Dental decay remains a relatively common problem, and one that individuals are understandably keen to avoid. From a nutritional perspective, there is evidence that a diet low in sugar and refined starches, but rich in unprocessed plant matter such as salad ingredients helps to protect our teeth from decay. In addition to these tooth-friendly fundamentals, dentists are often keen to extol the virtues regular brushing and the use of fluoride too. While we have been adding fluoride to our water for the past 40 years, it is well recognised that quality of the original studies into this practice left a lot to be desired. Recently, a large review of the scientific literature on water fluoridation was published in the British Medical Journal. The results of this research, commonly referred to as the York study, have eroded some dentists’ confidence in the practice of water fluoridation.

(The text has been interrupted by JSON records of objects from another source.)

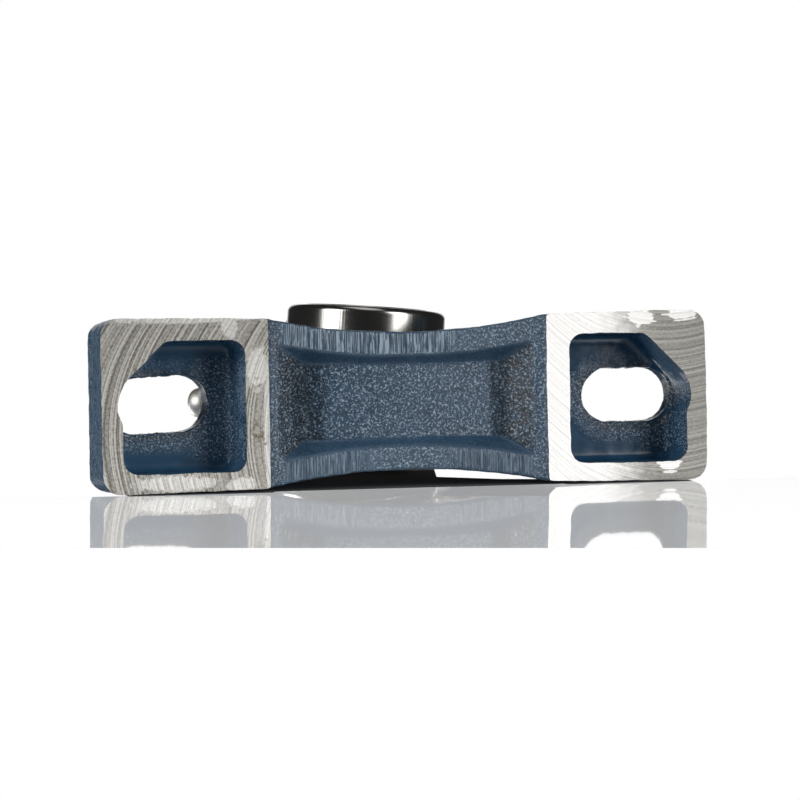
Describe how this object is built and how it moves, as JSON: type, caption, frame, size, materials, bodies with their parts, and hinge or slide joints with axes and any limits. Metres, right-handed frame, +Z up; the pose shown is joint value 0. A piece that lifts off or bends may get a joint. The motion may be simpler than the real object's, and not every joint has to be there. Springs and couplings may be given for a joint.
{
  "type": "pillow block bearing",
  "caption": "Cast two-foot bearing block with a slotted, hollow base and a swivelling sealed ball bearing insert that is clamped to its shaft by set screws.",
  "frame": {"origin": "middle of the base's underside, midway between the two bolt slots, in the plane of the machined pads", "axes": "+Z up from the base, X along the base from foot to foot with the grease nipple on the -X side, Y along the shaft with the screwed end of the inner ring at -Y"},
  "size_m": [0.13, 0.0388, 0.07],
  "materials": {
    "blue_paint": "rough cast, painted; pads machined bare",
    "bearing_steel": "ground and polished",
    "ball_steel": "mirror polished",
    "cage_plastic": "moulded",
    "seal_steel": "pressed sheet",
    "seal_rubber": "moulded",
    "screw_steel": "black oxide",
    "nipple_steel": "bright zinc plate"
  },
  "bodies": {
    "housing_body": {"housing": "blue_paint", "nipple_body": "nipple_steel"},
    "insert": {"outer_ring": "bearing_steel", "seal_shell_front": "seal_steel", "seal_shell_rear": "seal_steel", "seal_lip_front": "seal_rubber", "seal_lip_rear": "seal_rubber"},
    "shaft_ring": {"inner_ring": "bearing_steel", "flinger_front": "seal_steel", "flinger_rear": "seal_steel"},
    "cage_body": {"cage": "cage_plastic"},
    "screw_left": {"set_screw_left": "screw_steel"},
    "screw_right": {"set_screw_right": "screw_steel"},
    "nipple_valve": {"nipple_ball": "ball_steel", "nipple_spring": "nipple_steel"},
    "ball_1_body": {"ball_1": "ball_steel"},
    "ball_2_body": {"ball_2": "ball_steel"},
    "ball_3_body": {"ball_3": "ball_steel"},
    "ball_4_body": {"ball_4": "ball_steel"},
    "ball_5_body": {"ball_5": "ball_steel"},
    "ball_6_body": {"ball_6": "ball_steel"},
    "ball_7_body": {"ball_7": "ball_steel"},
    "ball_8_body": {"ball_8": "ball_steel"},
    "ball_9_body": {"ball_9": "ball_steel"}
  },
  "joints": [
    {"name": "insert_swivel", "type": "hinge", "parent": "housing_body", "child": "insert", "pos_m": [0, 0, 0.0365], "axis": [0, 0, 1], "range_deg": [-24.6, 15.4]},
    {"name": "inner_ring_spin", "type": "hinge", "parent": "insert", "child": "shaft_ring", "pos_m": [0, 0, 0.0365], "axis": [0.0802, -0.9968, 0], "continuous": true},
    {"name": "cage_orbit", "type": "hinge", "parent": "insert", "child": "cage_body", "pos_m": [0, 0, 0.0365], "axis": [0.0802, -0.9968, 0], "continuous": true},
    {"name": "ball_1_roll", "type": "hinge", "parent": "cage_body", "child": "ball_1_body", "pos_m": [0, 0, 0.05575], "axis": [0.0802, -0.9968, 0], "continuous": true},
    {"name": "ball_2_roll", "type": "hinge", "parent": "cage_body", "child": "ball_2_body", "pos_m": [0.01233, 0.00099, 0.05125], "axis": [0.0802, -0.9968, 0], "continuous": true},
    {"name": "ball_3_roll", "type": "hinge", "parent": "cage_body", "child": "ball_3_body", "pos_m": [0.0189, 0.00152, 0.03984], "axis": [0.0802, -0.9968, 0], "continuous": true},
    {"name": "ball_4_roll", "type": "hinge", "parent": "cage_body", "child": "ball_4_body", "pos_m": [0.01662, 0.00134, 0.02687], "axis": [0.0802, -0.9968, 0], "continuous": true},
    {"name": "ball_5_roll", "type": "hinge", "parent": "cage_body", "child": "ball_5_body", "pos_m": [0.00656, 0.00053, 0.01841], "axis": [0.0802, -0.9968, 0], "continuous": true},
    {"name": "ball_6_roll", "type": "hinge", "parent": "cage_body", "child": "ball_6_body", "pos_m": [-0.00656, -0.00053, 0.01841], "axis": [0.0802, -0.9968, 0], "continuous": true},
    {"name": "ball_7_roll", "type": "hinge", "parent": "cage_body", "child": "ball_7_body", "pos_m": [-0.01662, -0.00134, 0.02687], "axis": [0.0802, -0.9968, 0], "continuous": true},
    {"name": "ball_8_roll", "type": "hinge", "parent": "cage_body", "child": "ball_8_body", "pos_m": [-0.0189, -0.00152, 0.03984], "axis": [0.0802, -0.9968, 0], "continuous": true},
    {"name": "ball_9_roll", "type": "hinge", "parent": "cage_body", "child": "ball_9_body", "pos_m": [-0.01233, -0.00099, 0.05125], "axis": [0.0802, -0.9968, 0], "continuous": true},
    {"name": "set_screw_left_travel", "type": "slide", "parent": "shaft_ring", "child": "screw_left", "axis": [0.8632, 0.0695, -0.5], "range_m": [-0.002, 0.0004]},
    {"name": "set_screw_right_travel", "type": "slide", "parent": "shaft_ring", "child": "screw_right", "axis": [-0.8632, -0.0695, -0.5], "range_m": [-0.002, 0.0004]},
    {"name": "nipple_valve_travel", "type": "slide", "parent": "housing_body", "child": "nipple_valve", "axis": [0.7071, 0, -0.7071], "range_m": [0, 0.0004], "stiffness_N_per_m": 300, "springref_m": -0.001}
  ],
  "couplings": [
    {"joint": "cage_orbit", "follows": "inner_ring_spin", "ratio": 0.3969},
    {"joint": "ball_1_roll", "follows": "inner_ring_spin", "ratio": -2.322},
    {"joint": "ball_2_roll", "follows": "inner_ring_spin", "ratio": -2.322},
    {"joint": "ball_3_roll", "follows": "inner_ring_spin", "ratio": -2.322},
    {"joint": "ball_4_roll", "follows": "inner_ring_spin", "ratio": -2.322},
    {"joint": "ball_5_roll", "follows": "inner_ring_spin", "ratio": -2.322},
    {"joint": "ball_6_roll", "follows": "inner_ring_spin", "ratio": -2.322},
    {"joint": "ball_7_roll", "follows": "inner_ring_spin", "ratio": -2.322},
    {"joint": "ball_8_roll", "follows": "inner_ring_spin", "ratio": -2.322},
    {"joint": "ball_9_roll", "follows": "inner_ring_spin", "ratio": -2.322}
  ]
}
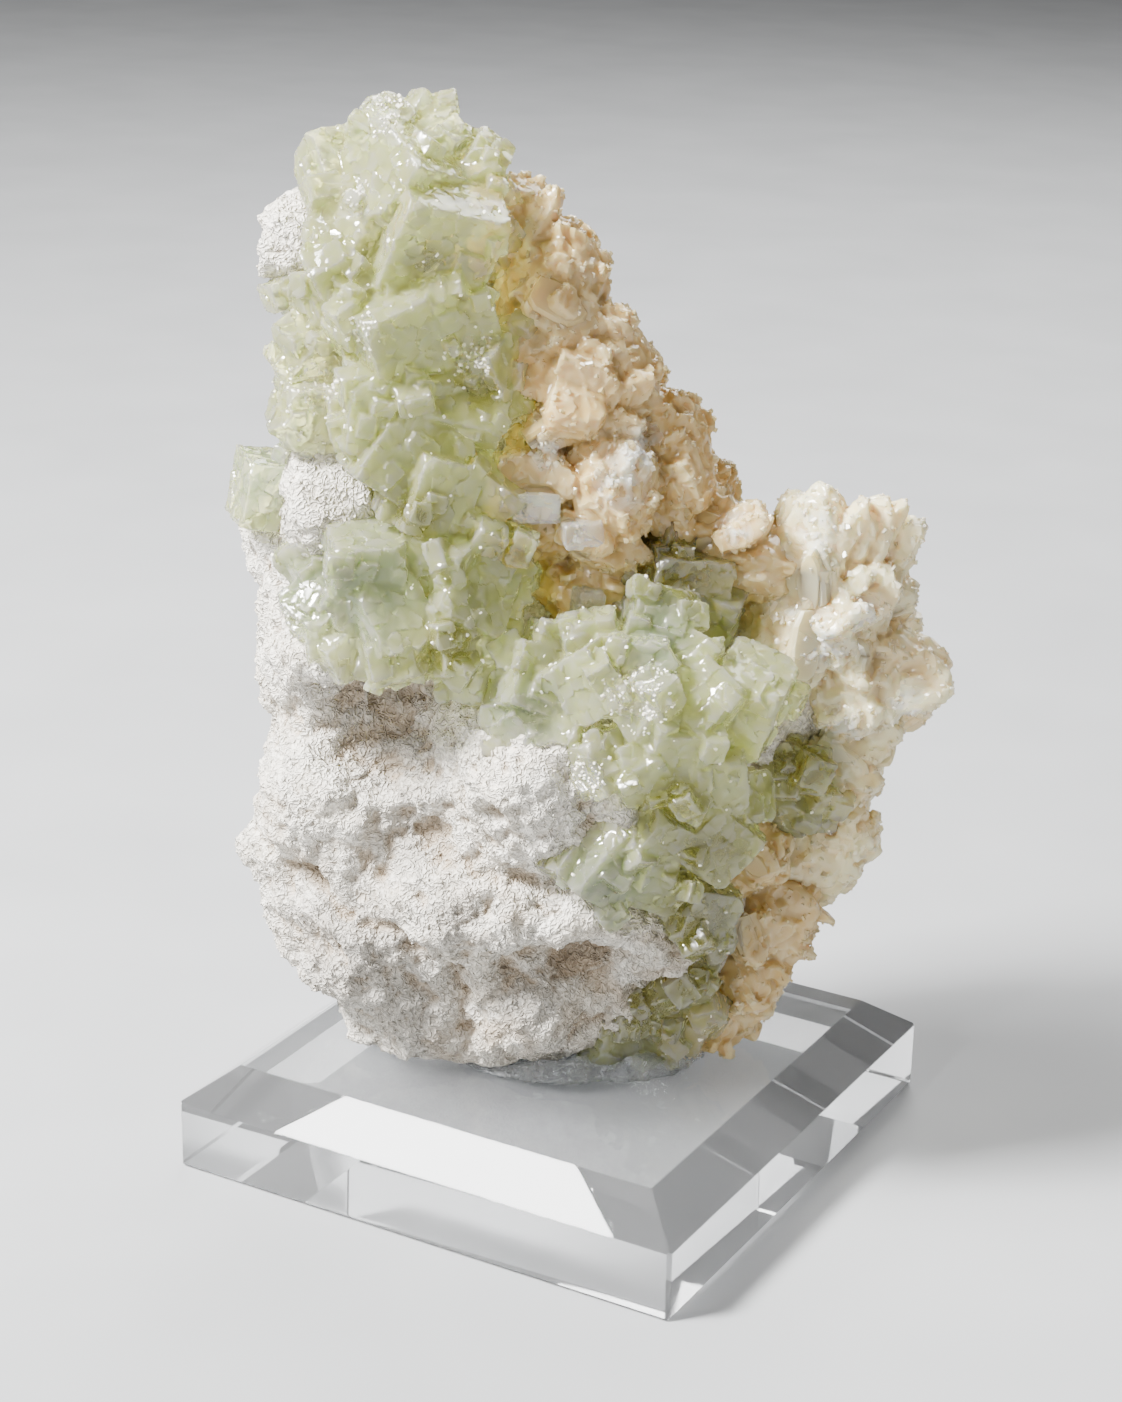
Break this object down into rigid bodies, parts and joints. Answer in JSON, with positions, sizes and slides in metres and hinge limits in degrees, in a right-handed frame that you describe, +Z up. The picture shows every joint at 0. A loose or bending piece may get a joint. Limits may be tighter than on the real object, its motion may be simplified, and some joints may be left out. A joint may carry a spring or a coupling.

As expected, the authors of the York study conceded that that rationale for water fluoridation is based on weak scientific evidence. In addition, the study found that just one in six people drinking fluoridated water appears to benefit from this practice ” far less than previously thought. Not only that, but almost half of individuals drinking fluoridated water at permissible levels exhibit a condition known as dental fluorosis ” a mottling and discoloration of the teeth caused by fluoride toxicity. Some dentists have questioned the wisdom of preventing dental disease in one in six people, only to cause it in one in two.

In Ireland, where 70 per cent of the water supply is fluoridated, there has been mounting opposition to the practice. Many parties are not just citing the lack of evidence of clear benefit, but also potential health risks posed by the unmonitored ingestion of a potentially toxic chemical. The recent Belgian ban on fluoride was based on fears that they might increase the risk of osteoporosis. Some have also raised issues about the ethics of water fluoridation, claiming that this is essentially mass medication without consent. It is sobering to note that almost all European countries have rejected water fluoridation including Germany, Belgium, Sweden, Italy, Denmark, Holland and France.

Personally, I’m less concerned about fluoridated toothpastes and mouthwashes on the basis that the doses of fluoride are more measured and little of this is likely to be ingested. However, I do think there are very real medical and ethical question marks over the practice of water fluoridation. Yet, in the face of these, the British Dental Association has recently urged the Government to expand the proportion of people in the UK receiving fluoridated water from 10 to 25 per cent. The dental establishment may be keen to see more of us having fluoride piped into our homes, but my advice is; don’t swallow it.